Marica Fasoli, restauratrice e pittrice di Bussolengo (Vr), propone opere delicatissime raffinate e sublimi, che solo la dolcezza e sensibilità femminile potrebbe produrre, modellando la carta, che da supporto, diviene essa stessa mezzo e prodotto artistico. Le sue opere sono il frutto della costruzione e decostruzione-spiegamento di Origami. La carta, usata per la realizzazione dei tipici e benauguranti animaletti apotropaici giapponesi, ormai distesa, è segnata da fittissime pieghe sottolineate con tocchi di pittura e l’intricato reticolo di linee e angolature che ne risulta, ricorda una cartina geografica o le rughe del viso o i segni della nostra esistenza. Partendo da un Origami, per arrivare a ciò che ne rimane dopo averlo decostruito, spinge l’osservatore ad una riflessione sulla eterna ciclicità dell’esistere, portandoci a pensare all’eterno ciclo vitale: creazione distruzione, nascita e morte.
Mimmo Iacopino, pittofotografo milanese, come un ragno tesse la sua tela ( così Man Ray definiva il suo amico Duchamp), grazie alla sua abile manualità, propone intrecci creativi, trame e percorsi, fatti di elementi compositivi insoliti, quali fili mouliné in cotone, nastri di velluto, di raso, metri da sarto, da banco, righelli, termometri, ritagli di spartiti musicali e di testi letterari su tela o senza supporto, creando piccoli arazzi con un paziente lavoro di tessitura, impuntura, rammendo: il risultato è un intreccio armonico tra materiali e colori. Decontestualizzati dal loro abituale campo d’esistenza, i materiali diventano corpi morbidi e lucenti che disegnano profondità, proporzione ed equilibrio compositivo. La luce, ora assorbita ora riflessa diventa parte integrante dell’opera, valorizza il lavoro e ne enfatizza la plasticità. Come i dadaisti, si guarda intorno, sceglie le cose apparentemente più ordinarie e le trasforma in oggetti di culto e di stupore, come nel rady- made, elegge oggetti di vita quotidiana a opera d’arte, in questo modo, un oggetto anonimo, strappato alla quotidianità e messo sotto i riflettori, genera sorpresa e ammirazione negli spettatori.
Iginio Iurilli, pugliese, spaziando nel corso della sua continua ricerca artistica, nell’arco di una cinquantennale carriera, ha usato diverse forme di espressione, prima scenografo poi pittore e scultore.
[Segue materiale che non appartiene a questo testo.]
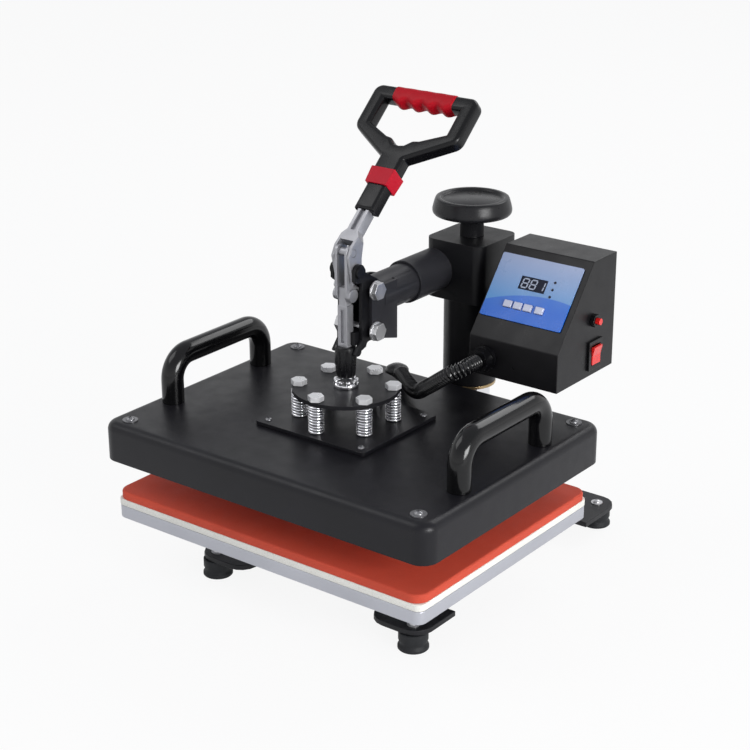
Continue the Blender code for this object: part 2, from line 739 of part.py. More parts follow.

Oggi è tra gli scultori più attivi della scena meridionale, è creatore di forme e domatore di materie dissimili. Artista schiettamente mediterraneo ci propone i suoi “tipici” soggetti marini; le sue sculture eleganti e levigate, non sono del tutto concettuali ma hanno le proprie radici nel reale. Iurilli, parte dalla rappresentazione della realtà, la riprende attraverso un percorso di mimemis nelle forme, ma da vero artifex, artigiano, imita e scavalca la natura, ne reinventa le forme sublimandole con la gestualità e la fisicità; da vero alchimista trasforma e trasmuta la materia. Grazie alla sua fantasia e immaginazione, che affonda le radici creative nella memoria nel ricordo e nel sogno, la “sua frutta di mare”, (la cozza il dattero e il riccio), diventa fuori scala, giganteggia tra di noi nel nostro spazio e tempo, come se arrivasse da un’altra dimensione, con una estrema eleganza formale, esaltata e arricchita dal colore, tanto da percepire le sue produzioni sempre al confine tra pittura scultura e perfomance. In queste opere è forte la tematica e la denuncia ecologica: la natura (come un gatto o il pesce palla) si gonfia, si difende aggredendo, per spaventare gli assalitori, gli aggressori: gli uomini.